What the exercise asks: What number of lines contain the word "attach"? Reply with the number and nothing else.

++++ Source material

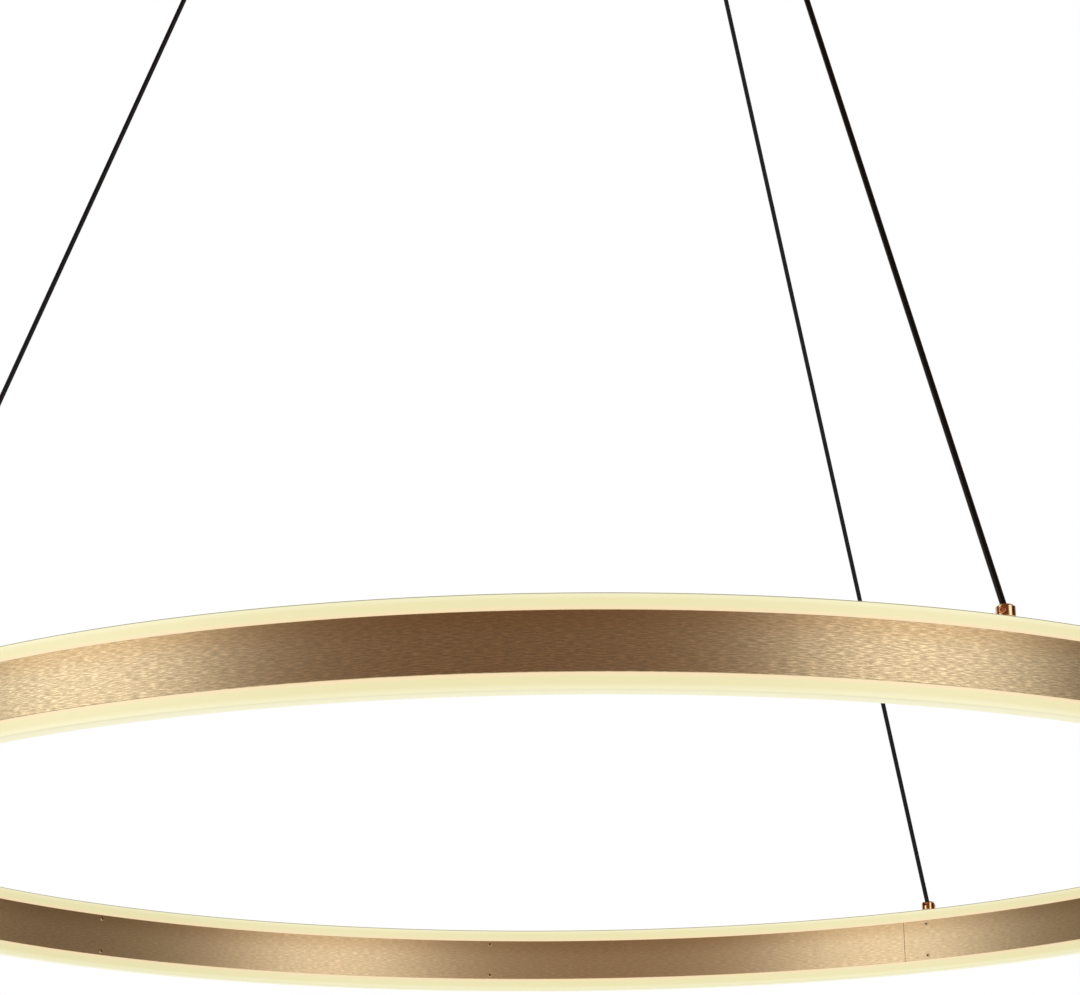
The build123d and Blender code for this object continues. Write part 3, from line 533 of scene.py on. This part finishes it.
def make_cables(sheath):
    ball_low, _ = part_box("cable_ball_2")
    pivot_z = ball_low.z + BALL_RADIUS
    for number, azimuth in enumerate(cable_azimuths, start=1):
        mouth = circle_point(azimuth, EXIT_RADIUS, MOUTH_Z)
        pivot = circle_point(azimuth, MID_RADIUS, pivot_z)
        foot = pivot + (mouth - pivot).normalized() * CABLE_NECK
        path = [mouth.lerp(foot, step / CABLE_STEPS) for step in range(CABLE_STEPS + 1)]
        cable = tube(f"suspension_cable_{number}", path, CABLE_RADIUS, sheath)
        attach(cable, "canopy")
        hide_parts(f"cable_{number}")
        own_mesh(cable)

        corners, length = TAIL_ROUTES[number - 1]
        rise = [mouth.to_tuple(), (mouth.x, mouth.y, TAIL_UPRIGHT_Z), (mouth.x, mouth.y, TAIL_Z)]
        route = rise + [(x, y, TAIL_Z) for x, y in corners]
        tail = spline_curve(f"cable_end_{number}_in_canopy", route, CABLE_RADIUS, sheath)
        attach(tail, "canopy")
        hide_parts(f"cable_tail_{number}")


# ---------------------------------------------------------------- gripper springs
def make_springs(steel):
    """Coil springs above the plungers, which press them together."""
    for number, azimuth in enumerate(cable_azimuths, start=1):
        centre = circle_point(azimuth, EXIT_RADIUS, 0)
        count = SPRING_TURNS * SPRING_STEPS
        path = []
        for step in range(count + 1):
            turn = 2 * pi * step / SPRING_STEPS
            z = SPRING_LOW + (SPRING_HIGH - SPRING_LOW) * step / count
            path.append(centre + Vector((SPRING_RADIUS * cos(turn), SPRING_RADIUS * sin(turn), z)))
        spring = tube(f"coil_spring_{number}", path, SPRING_WIRE, steel, SPRING_SIDES)
        node = f"gripper_spring_{number}"
        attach(spring, "canopy")
        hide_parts(node)
        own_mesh(spring)


# ---------------------------------------------------------------- ring
def band_section(low, high):
    """Band between two radii, with its four edges taken off."""
    bottom, top = RING_Z - BAND_HEIGHT / 2, RING_Z + BAND_HEIGHT / 2
    cut = BAND_EDGE
    return [
        (low + cut, bottom), (high - cut, bottom), (high, bottom + cut), (high, top - cut),
        (high - cut, top), (low + cut, top), (low, top - cut), (low, bottom + cut),
    ]


def make_bands(materials):
    half_gap = degrees(BAND_SEAM / 2 / RING_RADIUS)
    first = FIRST_CABLE + BAND_SEAM_TURN + half_gap
    sweep = 360 - 2 * half_gap
    inner = RING_RADIUS - RING_WALL
    spans = {
        "outer_band": (RING_RADIUS - BAND_THICKNESS, RING_RADIUS),
        "inner_band": (inner, inner + BAND_THICKNESS),
    }
    for node, (low, high) in spans.items():
        band = revolve(f"brushed_{node}", band_section(low, high), materials[node], first, sweep)
        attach(band, "ring")
        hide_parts(node)


def diffuser_section(side):
    """U-shaped opal profile with rounded corners and a slightly crowned face."""
    half = RING_WALL / 2 - DIFFUSER_SETBACK
    inside = half - DIFFUSER_WALL
    edge = BAND_HEIGHT / 2
    top = RING_HEIGHT / 2
    r = DIFFUSER_ROUND
    outline = [(half, edge)]
    for k in range(CORNER_STEPS + 1):
        turn = pi / 2 * k / CORNER_STEPS
        outline.append((half - r + r * cos(turn), top - DIFFUSER_CROWN - r + r * sin(turn)))
    outline.append((half / 2, top - DIFFUSER_CROWN / 4))
    outline.append((0, top))
    outline.append((-half / 2, top - DIFFUSER_CROWN / 4))
    for k in range(CORNER_STEPS + 1):
        turn = pi / 2 + pi / 2 * k / CORNER_STEPS
        outline.append((r - half + r * cos(turn), top - DIFFUSER_CROWN - r + r * sin(turn)))
    outline += [(-half, edge), (-inside, edge), (-inside, top - DIFFUSER_WALL)]
    outline += [(inside, top - DIFFUSER_WALL), (inside, edge)]
    placed = [(MID_RADIUS + x, RING_Z + side * z) for x, z in outline]
    return placed if side > 0 else list(reversed(placed))


def make_diffusers(opal):
    for node, side in (("upper_diffuser", 1), ("lower_diffuser", -1)):
        shade = revolve(f"opal_{node}", diffuser_section(side), opal)
        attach(shade, "ring")
        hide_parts(node)


def make_screws(materials):
    """Round-headed screws in pairs on the inner band, their hexagon sockets painted dark as shade."""
    maker = bmesh.new()
    turns = [2 * pi * k / SCREW_SIDES for k in range(SCREW_SIDES)]
    flat = pi / 3
    azimuths = [cable + turn for cable in cable_azimuths for turn in SCREW_TURNS]
    for azimuth, side in ((a, s) for a in azimuths for s in (1, -1)):
        centre = circle_point(azimuth, RING_RADIUS - RING_WALL, RING_Z + side * SCREW_RISE)
        inwards = circle_point(azimuth, -1, 0)
        up = Vector((0, 0, 1))
        across = up.cross(inwards)
        rows = []
        for radius, lift in SCREW_HEAD:
            base = centre + inwards * lift
            rows.append([base + radius * (across * cos(t) + up * sin(t)) for t in turns])
        for radius, lift in SCREW_SOCKET:
            base = centre + inwards * lift
            reach = [radius / cos((t + flat / 2) % flat - flat / 2) for t in turns]
            spokes = zip(turns, reach)
            rows.append([base + r * (across * cos(t) + up * sin(t)) for t, r in spokes])
        rows = [[maker.verts.new(point) for point in row] for row in rows]
        for level, (here, there) in enumerate(zip(rows, rows[1:])):
            for k in range(SCREW_SIDES):
                n = (k + 1) % SCREW_SIDES
                face = maker.faces.new((here[k], here[n], there[n], there[k]))
                face.material_index = int(level >= len(SCREW_HEAD))
        maker.faces.new(rows[-1]).material_index = 1
        maker.faces.new(list(reversed(rows[0])))
    screws = piece_from(maker, "ring_screws", materials["screw_head"], materials["socket"])
    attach(screws, "ring")
    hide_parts("band_screws")


# ---------------------------------------------------------------- CAD pieces
def dress_cad(materials):
    """Gives each CAD piece the material made for its slot, if there is one."""
    for node, piece in frame["nodes"].items():
        if slot_of[node] in materials:
            piece.data.materials.clear()
            piece.data.materials.append(materials[slot_of[node]])


# ---------------------------------------------------------------- floor and lights
def make_floor():
    """Pale floor far below, clear from underneath so that a view from there sees the part."""
    material, tree, shader = new_material("studio_floor", roughness=0.9)
    grain = noise(tree, object_place(tree), 3.0)
    tone = blend_colours(tree, grain, srgb(244, 244, 243), srgb(250, 250, 249))
    tree.links.new(tone, shader.inputs["Base Color"])
    clear = add(tree, "ShaderNodeBsdfTransparent").outputs[0]
    behind = add(tree, "ShaderNodeNewGeometry").outputs["Backfacing"]
    mixed = add(tree, "ShaderNodeMixShader", {0: behind, 1: shader.outputs[0], 2: clear})
    tree.links.new(mixed.outputs[0], tree.nodes["Material Output"].inputs["Surface"])
    maker = bmesh.new()
    half = FLOOR_SIZE / 2
    signs = ((-1, -1), (1, -1), (1, 1), (-1, 1))
    corners = [maker.verts.new((x * half, y * half, FLOOR_Z)) for x, y in signs]
    maker.faces.new(corners)
    piece_from(maker, "studio_floor", material)


def softbox(name, place):
    """Area light aimed at the middle of the ring."""
    data = bpy.data.lights.new(name, "AREA")
    data.shape = "RECTANGLE"
    data.size = SOFTBOX_WIDTH
    data.size_y = SOFTBOX_HEIGHT
    data.energy = SOFTBOX_POWER
    light = bpy.data.objects.new(name, data)
    scene.collection.objects.link(light)
    light.location = place
    light.rotation_mode = "QUATERNION"
    aim = Vector((0, 0, RING_Z)) - Vector(place)
    light.rotation_quaternion = aim.to_track_quat("-Z", "Y")


def make_world():
    """White to the camera, pale all round for soft light, and dim but for the backdrop in gloss."""
    world = bpy.data.worlds.new("studio")
    scene.world = world
    world.use_nodes = True
    tree = world.node_tree
    tree.nodes.clear()
    direction = add(tree, "ShaderNodeTexCoord").outputs["Generated"]
    parts = add(tree, "ShaderNodeSeparateXYZ", {0: direction}).outputs
    aside = fade(tree, maths(tree, "ABSOLUTE", parts["X"]), *SIDES_RANGE)
    dim = blend_colours(tree, aside, DIM_STUDIO, DIM_SIDES)
    backdrop = fade(tree, parts["Y"], *BACKDROP_RANGE)
    gloss = blend_colours(tree, backdrop, dim, WHITE)
    path = add(tree, "ShaderNodeLightPath").outputs
    soft = (FILL, FILL, FILL, 1.0)
    tone = blend_colours(tree, path["Is Glossy Ray"], soft, gloss)
    seen = maths(tree, "MAXIMUM", path["Is Camera Ray"], path["Is Transmission Ray"])
    tone = blend_colours(tree, seen, tone, WHITE)
    light = add(tree, "ShaderNodeBackground", {"Color": tone, "Strength": 1.0})
    output = add(tree, "ShaderNodeOutputWorld")
    tree.links.new(light.outputs[0], output.inputs["Surface"])


def make_studio():
    make_floor()
    make_world()
    for name, place in SOFTBOX_PLACES.items():
        softbox(name, place)


make_camera()
materials = make_materials()
make_cables(materials["black_sheath"])
dress_cad(materials)
make_bands(materials)
make_diffusers(materials["opal_diffuser"])
make_screws(materials)
make_springs(materials["spring_steel"])
make_studio()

++++++++

Result of this exercise: 6